Money talks, Palestinian lives apparently do not
Behind Europe’s inaction lies a tangle of economic and strategic interests. The EU treats Israel not as a rogue state committing atrocities, but as a favoured trading partner. Since October 2023, Brussels has funnelled €126 million into Israeli research projects, some of which directly benefit arms firms. German and French defence giants—Rheinmetall, ThyssenKrupp, Leonardo—continue to profit from contracts that supply the very weapons flattening Gaza.
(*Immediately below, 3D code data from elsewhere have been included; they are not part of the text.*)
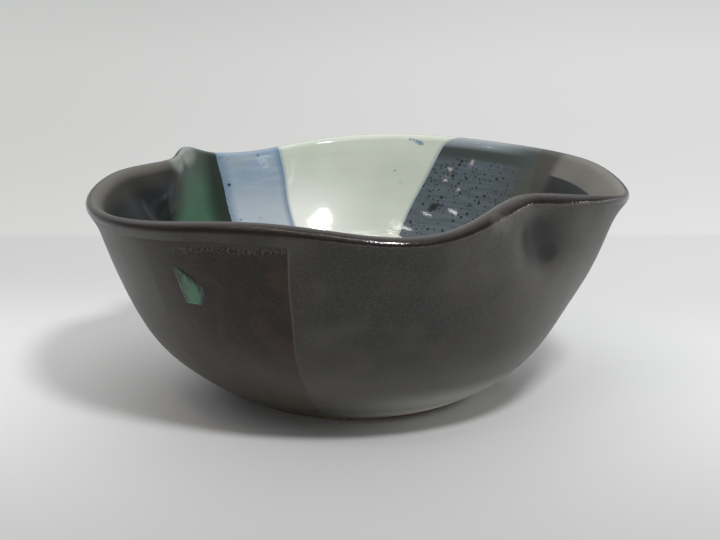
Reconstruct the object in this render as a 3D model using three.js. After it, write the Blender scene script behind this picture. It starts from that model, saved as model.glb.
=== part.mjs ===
// A hand-altered stoneware bowl. It is thrown round on the wheel, and then its soft upper wall is
// pinched inward at two places and drawn out into a lobe beside each of them. After the first
// firing, glazes are poured over it in turn: iron black outside, and fans of white, blue and green
// inside. Millimetres, +Z up. The origin is the centre of the foot, on the surface that it stands
// on. Bearings are in degrees, anticlockwise from +X seen from above.
import * as THREE from "three";
import { mergeVertices } from "three/addons/utils/BufferGeometryUtils.js";

// The thrown bowl, before it is altered
const FOOT_RADIUS = 35;
const FOOT_RING_WIDTH = 6.5;
const FOOT_RECESS = 1.2;
const FOOT_EDGE = 0.8;
const BELLY_SPREAD = 27.3;
const BELLY_SLOPE = 22.8;
const SHOULDER_RADIUS = 79;
const SHOULDER_HEIGHT = 53.5;
const SHOULDER_PULL = 30;
const WALL_LEAN = 24;
const RIM_HEIGHT = 65.5;
const LIP_RADIUS = 2.4;
const WALL_THICKNESS = 5;
const FLOOR_THICKNESS = 7;
const FLOOR_SPREAD = 45;
const INNER_PULL = 26;
const FLARE_DEPTH = 10;

// The coats of glaze. The seat is what keeps the splash clear of the pour under it, and the glaze
// line is how far up the belly the glaze begins, as a share of the belly's curve
const GLAZE_THICKNESS = 0.7;
const OVERLAP_THICKNESS = 0.35;
const SPLASH_THICKNESS = 0.3;
const SPLASH_SEAT = 0.04;
const GLAZE_LINE = 0.03;

// How far the rim stands off the centre of the foot, which was turned a little off the bowl's own
// centre, and how soon the wall gets there
const RIM_DRIFT = { x: -1.7, y: -0.4 };
const DRIFT_EASE = 3;

// How the soft wall is altered: push is outward at the rim, lift is upward, and flare is a bend of
// the lip alone
const ALTERED_FROM = 23;
const ALTERED_EASE = 1.7;
const LEAN_LIFT = 0.45;
const RIGHT_LOBE = { bearing: 0, spread: 14, push: 3, lift: -1.5, flare: 0 };
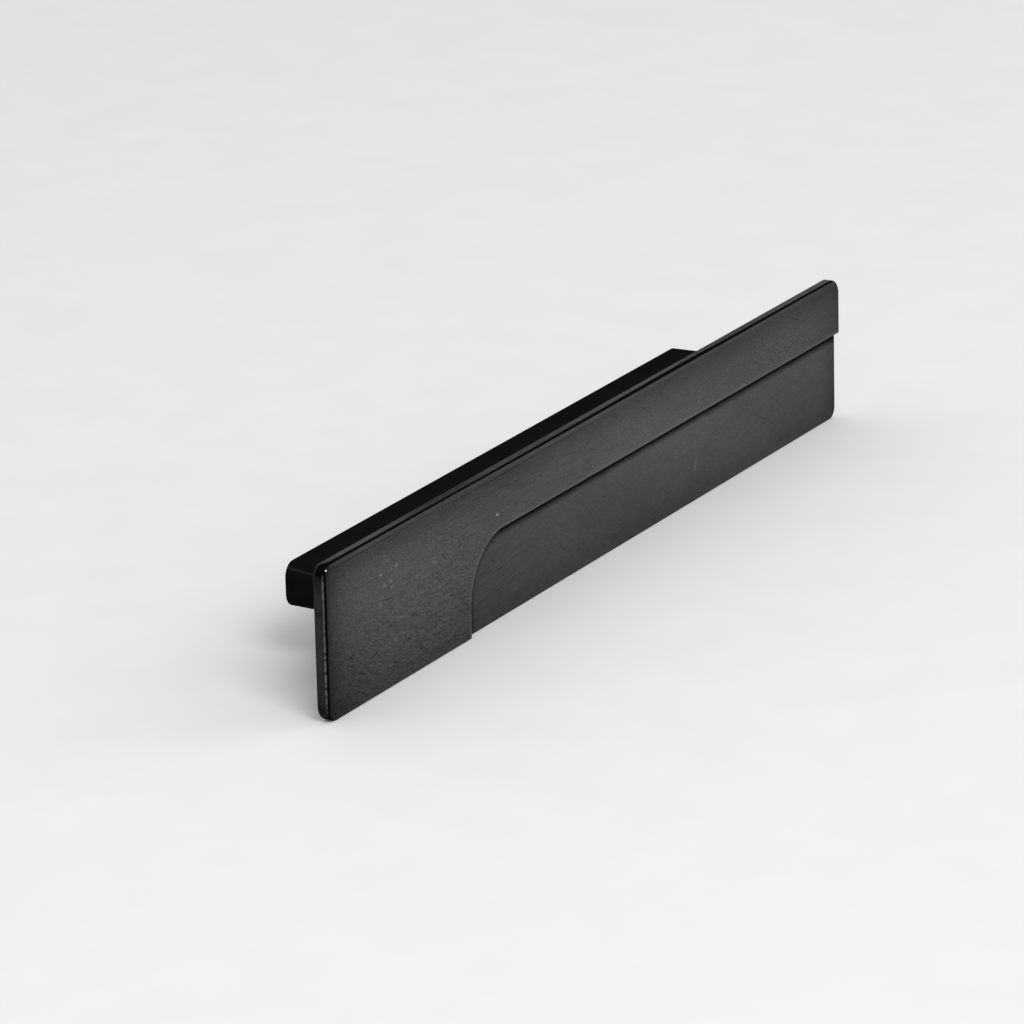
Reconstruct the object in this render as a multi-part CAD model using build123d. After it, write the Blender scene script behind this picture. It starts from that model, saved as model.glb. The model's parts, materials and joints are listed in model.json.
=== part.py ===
"""Cabinet pull handle: one casting, a flat front plate on a long base bar.

Frame: X runs along the handle, +Y into the surface it is screwed to, +Z up. The origin is in
the plane of that surface, midway between the two screw holes and at the middle of the base
bar's height. Sizes are in millimetres.
"""
from build123d import *

import os
from math import radians, tan

# Front plate, as seen from the front
plate_length = 200.0
plate_height = 29.5
plate_thickness = 2.3
top_left_radius = 2.2
top_right_radius = 3.2
bottom_left_radius = 3.4
bottom_right_radius = 2.3

# Recessed lower field: it leaves a full-height tab at the left and a band along the top
tab_width = 50.9
recess_height = 17.95
recess_depth = 1.15
step_curve_radius = 12.5

# Base bar behind the plate, measured where it stands on the surface
standoff = 21.5
bar_length = 150.0
bar_height = 8.6
bar_corner_radius = 2.7
bar_draft = 1.2

# Tapped holes for two M4 machine screws, bored to the root of the thread
hole_spacing = 128.0
hole_radius = 2.0
hole_depth = 11.0
drill_point_angle = 118.0
countersink_radius = 2.5
countersink_angle = 90.0

# Edges as cast and polished
front_edge_radius = 0.5
recess_edge_radius = 0.3
step_edge_radius = 0.15
back_edge_radius = 0.35
bar_foot_radius = 0.25
bar_root_radius = 1.2

# Where the plate's faces lie along Y, from the mounting surface out to the viewer
plate_back = -standoff
plate_front = plate_back - plate_thickness

# The plate's sides in X and Z, and how far a cutter runs past what it cuts
left_end = -plate_length / 2
right_end = plate_length / 2
bottom = -plate_height / 2
top = plate_height / 2
overrun = 5.0
touching = 0.001


def seen_from_front(y):
    """A sketch plane at depth y whose own x and y are the handle's X and Z."""
    return Plane(origin=(0, y, 0), x_dir=(1, 0, 0), z_dir=(0, -1, 0))


def edges_along(solid, sketch, y):
    """The edges of a solid at depth y that follow a sketch's outline."""
    outline = (seen_from_front(y) * sketch).wire()
    level = solid.edges().filter_by_position(Axis.Y, y - touching, y + touching)
    return [edge for edge in level if Vertex(edge @ 0.5).distance_to(outline) < touching]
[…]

Then there is energy. Israel’s offshore gas fields have become a convenient alternative to Russian supplies, and European governments are keen to keep the taps flowing. Add to this the shared obsession with “migration control” and anti-Iran posturing, and the calculus becomes depressingly clear: Palestinian lives are expendable if the price of saving them is disrupting trade or annoying Washington.
The arms trade: Europe’s bloody profits
While European leaders issue empty pleas for restraint, their arms industries are cashing in. Germany, the continent’s most enthusiastic enabler, increased weapons exports to Israel tenfold in 2023. British firm BAE Systems and Germany’s Rheinmetall supply artillery shells and tank components used in Gaza. Dutch, Italian, and Spanish companies provide parts for F-35 jets—the same ones currently dropping bombs on refugee camps.
Even more grotesque is the use of public money. The EU has handed out €426 million in subsidies to arms firms that supply Israel, while Rheinmetall—a company making millions from tank shells used in Gaza—pocketed €169 million in state support. One might call this a perverse form of humanitarian aid, if the aid in question were not facilitating mass slaughter.
International law is unambiguous: the Genocide Convention obliges states to act to prevent genocide. Europe’s response? A shrug, followed by another arms shipment.
Political cowardice dressed as prudence
Why does Europe hesitate? Partly fear of domestic backlash. Pro-Israel lobbies wield disproportionate influence, particularly in Germany, where any criticism of Israel is reflexively equated with antisemitism. The far-right—from France’s Le Pen to Italy’s Meloni—cheers on Israel not out of principle, but because it fits their anti-Muslim world-view.
Then there is the fiction of “balance.” European officials insist they are “engaging with both sides,” as if supplying one side with weapons and vetoing sanctions against it constitutes even-handedness. They fret about “alienating Israel” but show no such concern for the millions of Palestinians being starved and bombed. It is not diplomacy; it is complicity with a veneer of respectability.
What must be done—And why it won’t happen
The path to ending Europe’s complicity is straightforward, if politically inconvenient. An immediate arms embargo. Sanctions on Israeli officials, of the kind imposed on Russia. Full support for the ICC’s investigation. The restoration of funding to UNRWA, the only lifeline for Gaza’s starving population. An end to trade with illegal settlements.
Will any of this happen? Not without immense public pressure. European leaders have shown they will only act when the cost of inaction exceeds the cost of action. For now, the calculation remains in Israel’s favour.
History will judge this moment. It will note the governments that looked away, the corporations that profited, the lies told to justify the unjustifiable. And it will ask: when the evidence of genocide was plain, why did Europe do so little? The answer, as ever, is a mix of greed, cowardice, and the quiet conviction that some lives matter less than others.
Palestinians, it seems, are among the less fortunate.